After a couple of months, I accepted a high-profile job in the world’s financial hub, Singapore. I joined the cadre of a hundred women as part of the Bank’s Executive Committee. 

This job was the best of both worlds – I approved credit for the world’s largest corporates but for the world’s poorest women. In one of my projects, we dispersed loans across 180 villages to 13,000 women living below the poverty line. As the women’s businesses thrived, we recovered 95% of our loans. As a result, our borrowers won international microfinance awards. Yet I consider my real win when I was able to secure microloans for the education of 5,436 children who previously worked as child labourers.

That same year, floods washed away my entire village. I saw people clinging to barbed wires, desperately attempting to save their lives. As I watched in shock and horror, I refused to be a spectator. Instead, I left my job, set up an NGO, and talked my parents into working with me full-time. When I committed a year of my life to the flood victims, BBC ran a story on me. I was scared to live up to this expectation, yet six months later, we raised US$1,000,000 and saved 10,000 lives.

As relief efforts turned to rehabilitation, I started two schools. The children that came to my schools had either lost their families, homes, or both. They were part of the 3 Million children in the country who never attended a single classroom lecture. On their first day in my makeshift schools, these children shouted foul words, grabbed food and goodies, and threw stones at one another. But after spending a year in my school, they could now read and write, harbour dreams of a better life, and teach their communities about hygiene.

My projects were thriving a year and a half later, but I was under US$180,000 in debt. Hence, I supported my family by taking the first available job: university teaching to the first generation of college students. The university’s dean allowed me to design my courses. I chose entrepreneurial and development finance. Within a year, my students were already running successful semester-long businesses.

At age thirty-five, I joined the Association of Chartered Certified Accountants (ACCA), becoming the youngest woman market head across our 100 operating units. That same year, I married and moved with my in-laws as part of the culture. Despite managing family responsibilities, I lead my team to increase ACCA’s market share by 500% while bringing customer satisfaction to an all-time high of 92.7%. In addition, the executive team increased funding for our office, and the central headquarters did a case study on our office as a model for attracting new business. 

After three years of successful work at ACCA, I wanted to start my family because our lives should not be a choice between work and family. A year later, I was a proud mother to premature twin girls. A year of motherhood was worth a decade of experience as I put all my energies into tending to two human lives dependent on me for food, comfort, and survival.
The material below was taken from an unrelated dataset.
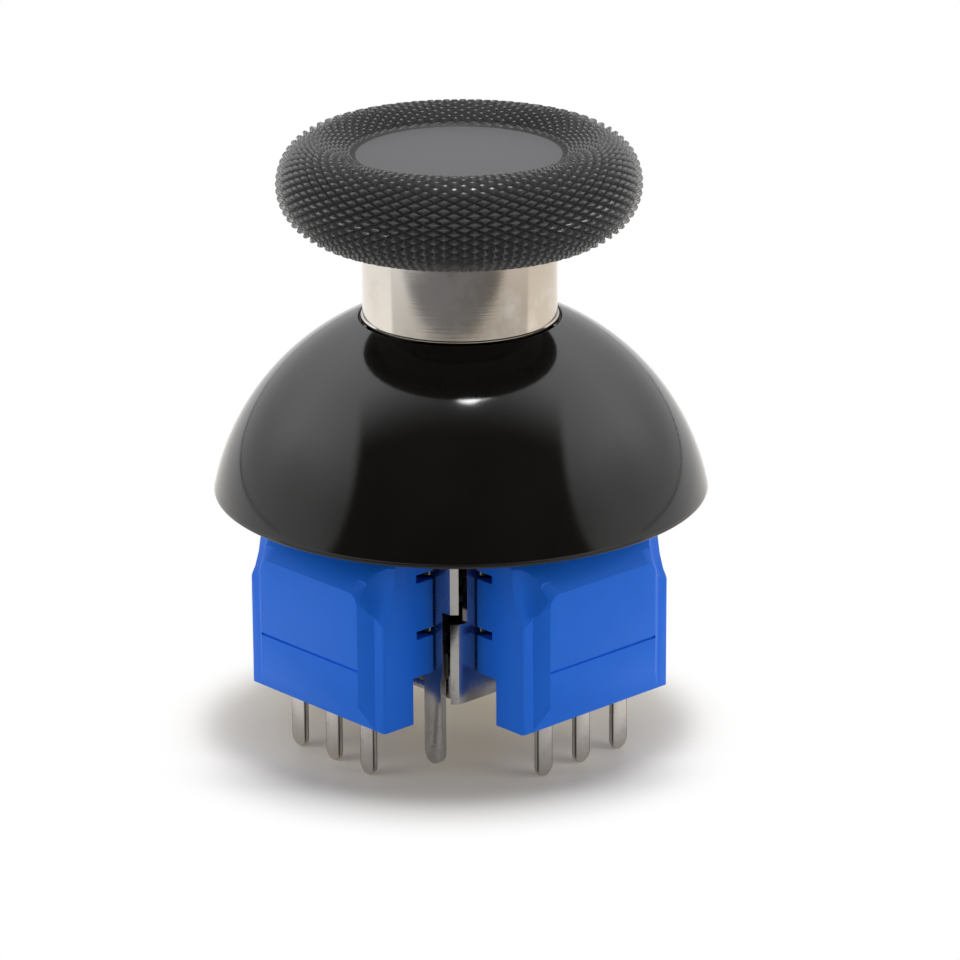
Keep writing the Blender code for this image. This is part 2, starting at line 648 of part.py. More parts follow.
def make_dome():
    """The cover: an ellipsoid outside, with a recess for the collar, and a sphere inside."""
    recess = COLLAR_RADIUS + COLLAR_GAP
    start = math.degrees(math.acos((recess + DOME_EDGE) / DOME_WIDE))
    end = math.degrees(math.asin((DOME_RIM_Z + DOME_EDGE - DOME_CENTRE_Z) / DOME_TALL))
    outside = arc((0, DOME_CENTRE_Z), (DOME_WIDE, DOME_TALL), start, end, 11)
    web_z = DOME_SEAT_Z - DOME_WEB
    inner_start = math.degrees(math.asin((DOME_RIM_Z - GIMBAL_Z) / DOME_INNER))
    inner_end = math.degrees(math.asin((web_z - GIMBAL_Z) / DOME_INNER))
    inside = arc((0, GIMBAL_Z), (DOME_INNER, DOME_INNER), inner_start, inner_end, 5)
    bore = SHAFT_RADIUS + PRESS_FIT
    boss_z = web_z - DOME_BOSS_DROP
    turned("dome", [(recess, outside[0][1] - DOME_EDGE), *outside,
                    (outside[-1][0] - DOME_EDGE, DOME_RIM_Z), *inside, (DOME_BOSS_RADIUS, web_z),
                    (DOME_BOSS_RADIUS, boss_z), (bore, boss_z), (bore, DOME_SEAT_Z),
                    (recess, DOME_SEAT_Z)], black, tilt_axes, FINE)


def make_collar():
    """The turned metal neck: its foot stands in the dome and its bore takes the topper's stem."""
    bottom = DOME_SEAT_Z + REST
    floor = bottom + COLLAR_FLOOR
    bore = SHAFT_RADIUS + PRESS_FIT
    bevel = 0.12
    turned("neck_collar", [(SOCKET_RADIUS, COLLAR_TOP - bevel), (SOCKET_RADIUS + bevel, COLLAR_TOP),
                           (COLLAR_RADIUS - bevel, COLLAR_TOP), (COLLAR_RADIUS, COLLAR_TOP - bevel),
                           (COLLAR_RADIUS, COLLAR_BOTTOM + bevel),
                           (COLLAR_RADIUS - bevel, COLLAR_BOTTOM), (SPIGOT_RADIUS, COLLAR_BOTTOM),
                           (SPIGOT_RADIUS, bottom), (bore, bottom), (bore, floor),
                           (SOCKET_RADIUS, floor)], satin, tilt_axes, FINE)
    magnet_low = floor + SEAT
    magnet_high = magnet_low + GRIP_MAGNET_THICKNESS
    new_part("neck_magnet", rod("Z", magnet_low, magnet_high, SOCKET_RADIUS - RUN, facets=FINE // 2),
             ferrite, tilt_axes)
    return magnet_high


def knurl_section():
    """Points along the rim's section, one half row apart, from the disc's edge to the underside."""
    start = DISC_RADIUS + DISC_BEVEL + GROOVE
    dish = [(start + (CREST_RADIUS - start) * s / 20,
             DISC_Z + (CREST_Z - DISC_Z) * (1 - (1 - s / 20) ** 2)) for s in range(20)]
    upper = arc((CREST_RADIUS, RIM_Z), (RIM_RADIUS - CREST_RADIUS, CREST_Z - RIM_Z), 90, 0, 40)
    lower = arc((RIM_BOTTOM_RADIUS, RIM_Z),
                (RIM_RADIUS - RIM_BOTTOM_RADIUS, RIM_Z - RIM_BOTTOM_Z), 0, -90, 60)
    fine = [Vector(p) for p in dish + upper + lower[1:]]
    lengths = [0.0]
    for first, second in zip(fine, fine[1:]):
        lengths.append(lengths[-1] + (second - first).length)
    rows = round(lengths[-1] / KNURL_PITCH)
    points = []
    index = 0
    for row in range(rows + 1):
        want = lengths[-1] * row / rows
        while index < len(fine) - 2 and lengths[index + 1] < want:
            index += 1
        share = (want - lengths[index]) / (lengths[index + 1] - lengths[index])
        points.append(fine[index].lerp(fine[index + 1], share))
    return points


def make_topper(stem_bottom):
    """The grip: a smooth disc in a rim of pyramid knurls, and a stem that plugs into the collar.

    The section is spun with two columns to a diamond. Every second vertex of the rim is raised
    into a point and the rest are sunk, in turn from row to row, and each four-sided face is
    split along its two sunk corners, so that four facets meet at each point."""
    section = knurl_section()
    counterbore = COLLAR_RADIUS + SEAT
    web = DISC_Z - TOPPER_WEB
    stem = SOCKET_RADIUS - SEAT
    recess = SOCKET_RADIUS - 0.55
    head = [(0, DISC_Z), (DISC_RADIUS, DISC_Z), (DISC_RADIUS + DISC_BEVEL, DISC_Z - DISC_BEVEL),
            (DISC_RADIUS + DISC_BEVEL + 0.08, DISC_Z - DISC_BEVEL)]
    tail = [(counterbore, RIM_BOTTOM_Z + 0.3), (counterbore, web), (0, web)]
    columns = 2 * KNURL_COUNT
    bm = bmesh.new()
    mark = bm.verts.layers.int.new("row")
    profile = []
    for row, (radius, height) in enumerate(head + [tuple(p) for p in section] + tail):
        vert = bm.verts.new((radius, 0, height))
        vert[mark] = row - len(head)
        profile.append(vert)
    edges = [bm.edges.new(pair) for pair in zip(profile, profile[1:])]
    bmesh.ops.spin(bm, geom=profile + edges, axis=(0, 0, 1), cent=(0, 0, 0), dvec=(0, 0, 0),
                   angle=math.tau, steps=columns, use_merge=True)
    bmesh.ops.remove_doubles(bm, verts=bm.verts, dist=1e-4)
    bmesh.ops.recalc_face_normals(bm, faces=bm.faces)
    rows = range(1, len(section) - 1)
    raised = {}
    for vert in bm.verts:
        row = vert[mark]
        if row in rows:
            tangent = section[row + 1] - section[row - 1]
            outward = Vector((tangent.y, -tangent.x)).normalized()
            outward = -outward if outward.dot(section[row] - Vector((CREST_RADIUS, RIM_Z))) < 0 \
                else outward
            angle = math.atan2(vert.co.y, vert.co.x)
            column = round(angle / (math.tau / columns))
            up = (row + column) % 2 == 0
            raised[vert] = up
            step = KNURL_HEIGHT / 2 if up else -KNURL_HEIGHT / 2
            radius = vert.co.xy.length + outward.x * step
            vert.co = (radius * math.cos(angle), radius * math.sin(angle),
                       vert.co.z + outward.y * step)
    split_knurl_faces(bm, raised)
    topper = new_part("topper", to_mesh(bm), grip, topper_axis)
    join(topper, rod("Z", stem_bottom, DISC_Z - TOPPER_WEB / 2, stem, facets=FINE // 2))
    cut(topper, rod("Z", stem_bottom - 1, stem_bottom + GRIP_MAGNET_THICKNESS + 0.15, recess,
                    facets=FINE // 2))
    low = stem_bottom + REST
    disc = rod("Z", low, low + GRIP_MAGNET_THICKNESS, recess - RUN, facets=FINE // 2)
    new_part("topper_magnet", disc, ferrite, topper_axis)


def split_knurl_faces(bm, raised):
    """Cuts each face of the knurl between its sunk corners."""
    for face in list(bm.faces):
        corners = list(face.verts)
        if len(corners) == 4 and all(corner in raised for corner in corners):
            sunk = [corner for corner in corners if not raised[corner]]
            bmesh.utils.face_split(face, sunk[0], sunk[1])


# Spring, seat and switch

def make_spring():
    """The return spring in the base's well, and the cup that it pushes against the foot."""
    top = GIMBAL_Z - FOOT_RADIUS - REST
    cup = [(0, top), (SEAT_RADIUS - 0.15, top), (SEAT_RADIUS, top - 0.15),
           (SEAT_RADIUS, BASE_THICKNESS + 0.4), (SEAT_RADIUS - SEAT_SKIRT, BASE_THICKNESS + 0.4),
           (SEAT_RADIUS - SEAT_SKIRT, top - SEAT_TOP_THICKNESS), (0, top - SEAT_TOP_THICKNESS)]
    turned("spring_seat", cup, acetal, tilt_axes)
    low = BASE_THICKNESS + REST + WIRE / 2
    high = top - SEAT_TOP_THICKNESS - REST - WIRE / 2
    steps = 12 * COIL_TURNS
    curve = bpy.data.curves.new("coil", "CURVE")
    curve.dimensions = "3D"
    curve.bevel_depth = WIRE / 2 * MM
    curve.bevel_resolution = 1
    curve.use_fill_caps = True
    line = curve.splines.new("POLY")
    line.points.add(steps)
    for step, point in enumerate(line.points):
        angle = math.tau * COIL_TURNS * step / steps
        point.co = (COIL_RADIUS * MM * math.cos(angle), COIL_RADIUS * MM * math.sin(angle),
                    (low + (high - low) * step / steps) * MM, 1)
    curve.materials.append(spring_wire)
    coil = bpy.data.objects.new("return_spring", curve)
    parts.objects.link(coil)


def make_switch():
    """A square tactile switch that stands on the board beside the frame, under the arm."""
    half = SWITCH_SIDE / 2
    low, high = SWITCH_CENTRE - half, SWITCH_CENTRE + half
    body = new_part("switch_housing", block((low, -half, 0), (high, half, SWITCH_HEIGHT), 0.45,
                                            along((0, 0, 1)), 4), nylon)
    pin_half = PIN_WIDTH / 2
    cut(body, rod("Z", 0.5, SWITCH_HEIGHT + 1, SWITCH_WELL, (SWITCH_CENTRE, 0, 0)))
    for number, place in enumerate((-SWITCH_PIN_SPREAD / 2, SWITCH_PIN_SPREAD / 2), 1):
        outline = [(place + pin_half, 0.4),
                   *arc((place, PIN_TIP + pin_half), (pin_half, pin_half), 0, -180, 8),
                   (place - pin_half, 0.4)]
        near = SWITCH_PIN_PLACE - PIN_THICKNESS / 2
        far = SWITCH_PIN_PLACE + PIN_THICKNESS / 2
        new_part(f"switch_pin_{number}", plate(outline, "X", near, far), tinned)
        cut(body, block((near - SEAT, place - pin_half - SEAT, -1),
                        (far + SEAT, place + pin_half + SEAT, 0.45)))
    lid_low = SWITCH_HEIGHT + REST
    lid = new_part("switch_cover", block((low + 0.1, 0.1 - half, lid_low),
                                         (high - 0.1, half - 0.1, lid_low + SWITCH_COVER), 0.45,
                                         along((0, 0, 1)), 4), steel)
    cut(lid, rod("Z", 1, 3, PLUNGER_RADIUS + SEAT, (SWITCH_CENTRE, 0, 0)))
    snap = turned("switch_dome", [(0, 0.82), (1.0, 0.78), (SNAP_RADIUS, 0.58),
                                  (SNAP_RADIUS - 0.05, 0.54), (1.0, 0.71), (0, 0.75)], steel,
                  facets=20)
    snap.location.x = SWITCH_CENTRE * MM
    flange = 1.2
    plunger = rod("Z", flange, GIMBAL_Z - ARM_RADIUS - SEAT, PLUNGER_RADIUS, (SWITCH_CENTRE, 0, 0))
    button = new_part("switch_plunger", plunger, nylon, switch_axis)
    join(button, rod("Z", flange, flange + 0.4, PLUNGER_FLANGE, (SWITCH_CENTRE, 0, 0)))


make_frame()
make_base()
make_sensor("x", False)
make_sensor("y", True)
make_lower_rocker()
make_upper_rocker()
make_shaft()
make_dome()
neck_magnet_top = make_collar()
make_topper(neck_magnet_top + SEAT)
make_spring()
make_switch()
bpy.context.view_layer.update()
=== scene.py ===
"""Studio picture of an analog thumbstick module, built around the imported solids.

Sizes are millimetres in the module's own frame: the origin is on the stick's axis in the plane of
the circuit board, and +X and -Y are the sides with the sensors. to_mesh turns them into metres.
"""

import math

import bmesh
import bpy
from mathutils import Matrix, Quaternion, Vector


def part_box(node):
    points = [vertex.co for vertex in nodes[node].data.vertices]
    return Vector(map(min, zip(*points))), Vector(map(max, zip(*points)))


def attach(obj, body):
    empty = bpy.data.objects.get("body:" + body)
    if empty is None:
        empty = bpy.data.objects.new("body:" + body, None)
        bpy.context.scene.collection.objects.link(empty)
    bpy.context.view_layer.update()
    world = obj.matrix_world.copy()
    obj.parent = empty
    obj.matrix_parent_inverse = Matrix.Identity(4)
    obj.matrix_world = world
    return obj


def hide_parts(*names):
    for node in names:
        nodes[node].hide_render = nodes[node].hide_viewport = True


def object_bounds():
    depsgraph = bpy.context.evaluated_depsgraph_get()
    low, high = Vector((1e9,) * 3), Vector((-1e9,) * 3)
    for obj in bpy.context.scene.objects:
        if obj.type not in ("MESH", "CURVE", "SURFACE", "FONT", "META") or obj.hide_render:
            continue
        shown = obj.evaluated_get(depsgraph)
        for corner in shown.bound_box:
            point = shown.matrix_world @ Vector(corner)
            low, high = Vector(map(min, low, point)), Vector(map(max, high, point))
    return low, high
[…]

The circle of my life was complete: My educated mother ignited in her daughter the dream to study, work and realize our potential. We did that. Raising my daughters ignited in me the drive to work for my daughters and those of others. Leaving the corporate world, I returned to my NGO to start the International Women’s Economic Council (IWEC).

I chose Dubai as IWEC’s first office. Dubai’s women are 51% of the population, yet they earn a fifth of a man’s salary and make up only 30% of the workforce. This lack of economic empowerment makes them victims of child marriages, domestic violence, maternal deaths, and social exploitation. At IWEC, I helped poverty-stricken or socially excluded women realize their dreams via training and networking. My bold dream is to use this platform to close the gender gap in the region.

This dream is greater than myself. I bring my vision to HBS because I want to empower female entrepreneurs so that they can transform their countries. My new skills in strategy will help me maximize scarce resources. Courses in Business, Government and the International Economy (BGIE) and Entrepreneurship and Global Capitalism (EGC) will help me understand why some countries are rich and others poor and how I can change that through government policy. In contrast, classes on Reimagining Capital would help me tap into non-traditional funding models for social enterprises. The case method will give me persuasion skills to deal with leaders in the private, public, and non-profit sectors. I will graduate with the skills needed to sustain and scale this social impact.

The odds have never been in my favour, but I know that in no other school would my story come to life.